Energy is very hard to market but you can always remind people that life without it is pretty grim. Ditto life without broadband or mobile. But you’re reminded of those things every day; getting across that message about insurance is quite a hard thing. Thinking about pensions and annuities: how do you persuade a 28-year-old to have a pension? It’s really hard. I’m not sure we’ve cracked that yet – come back to me in a year.

Tim Williamson, customer director at TUI UK and Ireland, asks: How does Aviva use its customer-journey mapping tool – developed for the healthcare insurance business – to plan and execute communications?

AM: Every day, we are using that tool more and more to look at the best moments in any kind of interaction – not just in our communications. The interesting thing

from my point of view is taking those learnings and trying to expedite that work across the world.

David Radford, group marketing director at LV=, asks: With the benefit of hindsight, what would you do differently with the rebrand of Norwich Union to Aviva?

AM:  I don’t wish this to sound complacent, but there aren’t too many things we would do differently. Actually, there was a second phase of advertising that, if I’m honest, I’m not sure we needed. Hindsight is a wonderful thing but I think we probably could have done it without that. I think we could have concertinaed the ‘what it meant for customers’ [part of the campaign]. Not because the message wasn’t important but I think we could have done less of it.

Simon Carter, marketing director at Fujitsu, asks: Do you believe the insurance industry has given away a level of control to aggregator or price comparison websites?

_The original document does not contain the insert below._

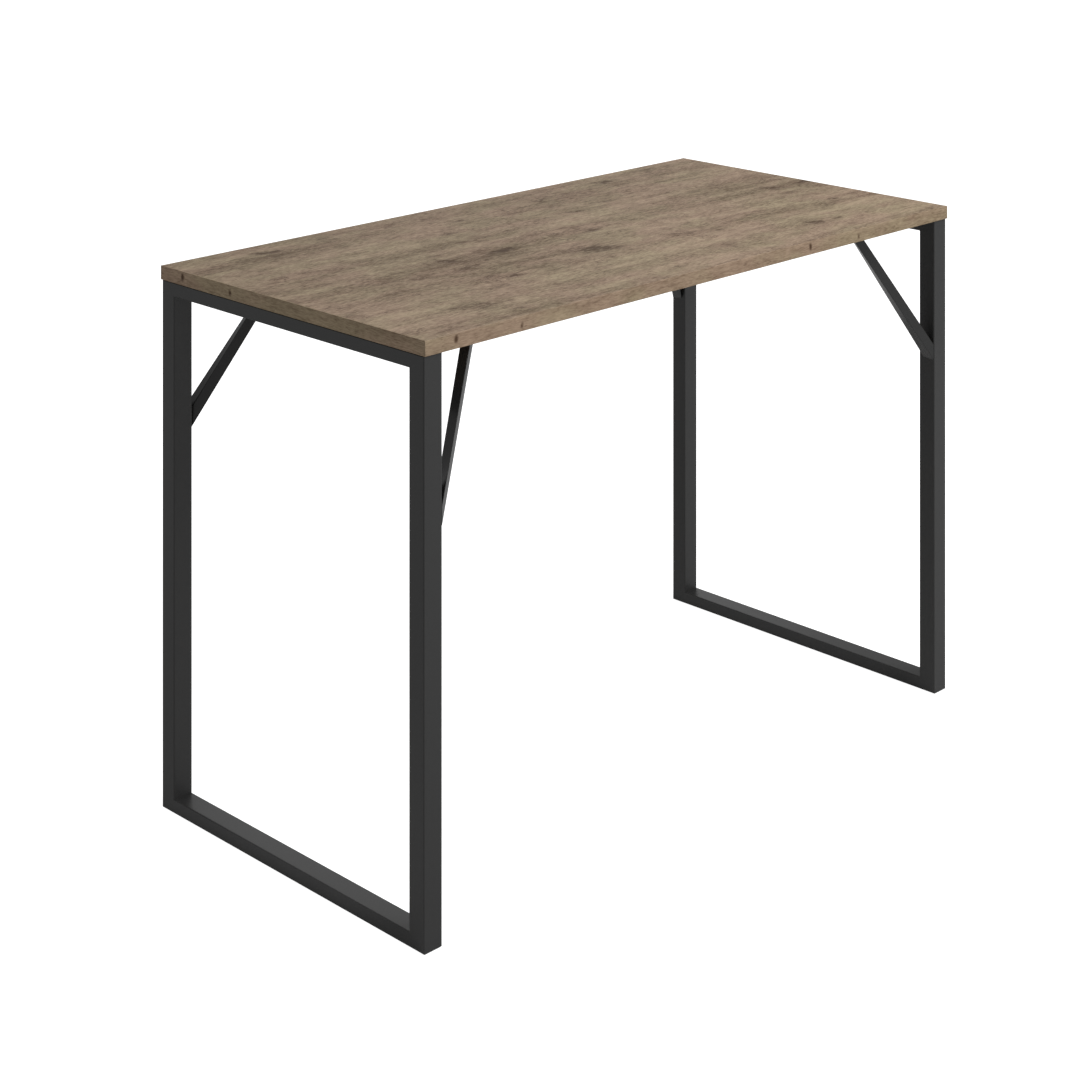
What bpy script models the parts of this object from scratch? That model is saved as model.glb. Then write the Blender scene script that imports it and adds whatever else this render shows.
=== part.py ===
"""Desk with a wood-decor board on two welded loop frames, each leg braced to the board by a strut.

Metres, +Z up. X runs along the board, -Y is the front, and the origin is on the floor under the
middle of the board. The frames are bolted up into threaded inserts in the board. Each strut is
welded to its leg below and to a small plate above, and the plate is screwed to the board.
"""

import math

import bmesh
import bpy
from mathutils import Matrix, Vector

X_AXIS = 0
Y_AXIS = 1
Z_AXIS = 2
GAP = 0.0003  # clearance between pieces that touch

# Board: a faced panel with an edge band on each of its four edges.
BOARD_LENGTH = 1.100
BOARD_DEPTH = 0.550
BOARD_THICKNESS = 0.0195
EDGE_BAND = 0.001
BAND_ROUNDING = 0.0005

# Frames: one closed loop of rectangular tube at each end of the board, mitred at its corners.
FRAME_HEIGHT = 0.7355
END_INSET = 0.0004
FRONT_INSET = 0.0029
TUBE_WIDTH = 0.031
LEG_DEPTH = 0.028
RAIL_HEIGHT = 0.019
TUBE_WALL = 0.0012
TUBE_RADIUS = 0.0016
TUBE_CORNER_SEGMENTS = 2
MITRE_GAP = 0.0003

# Glides: plastic buttons pressed into the bottom rails.
GLIDE_HEAD_RADIUS = 0.010
GLIDE_HEAD_HEIGHT = 0.0015
GLIDE_STEM_RADIUS = 0.0037
GLIDE_STEM_LENGTH = 0.007
GLIDE_FROM_END = 0.055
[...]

AM: I think I would say: we are where we are. Strong brands will help people understand that when you have to make a claim, you are looked after well. Ultimately, that should win the day. Aviva general insurance is not on the aggregator sites yet but our general insurance business is the smaller part; the life and pensions business is the largest in Europe.

Amanda Mackenzie CV

1986-1998 Graduate trainee at WCRS and then group account director at DMB&B working on Mars confectionery.

1998-2001 Marketing director, Air Miles.

2001-2004 Group marketing director, BT. Oversaw broadband launch.

2004-2005 European vice-president of marketing, Hewlett-Packard (a short stint due to amount of travel required).

2005-2008 Commercial and marketing director, British Gas. Included communication of 22% price rise.

March 2008 Chief marketing officer, Aviva. Oversaw rebrand of Norwich Union to Aviva.

My last 24 hours

Apart from arriving home in a jetlagged state, I was doing a lot of preparation for our AGM. I met with our chairman [Lord Sharman of Redlynch] to go through the agenda and do a bit of media rehearsing.

I also appeared at the Marketing Society’s marketing leaders’ course, where I did an hour and a half talking about leading great brands. Since I was so jetlagged, I said: “You are going to get the presentation you deserve, so the better the questions, the better the presentation.” Thankfully, they asked lots of questions.

With that and the AGM, just getting to the end of the week felt good enough for me.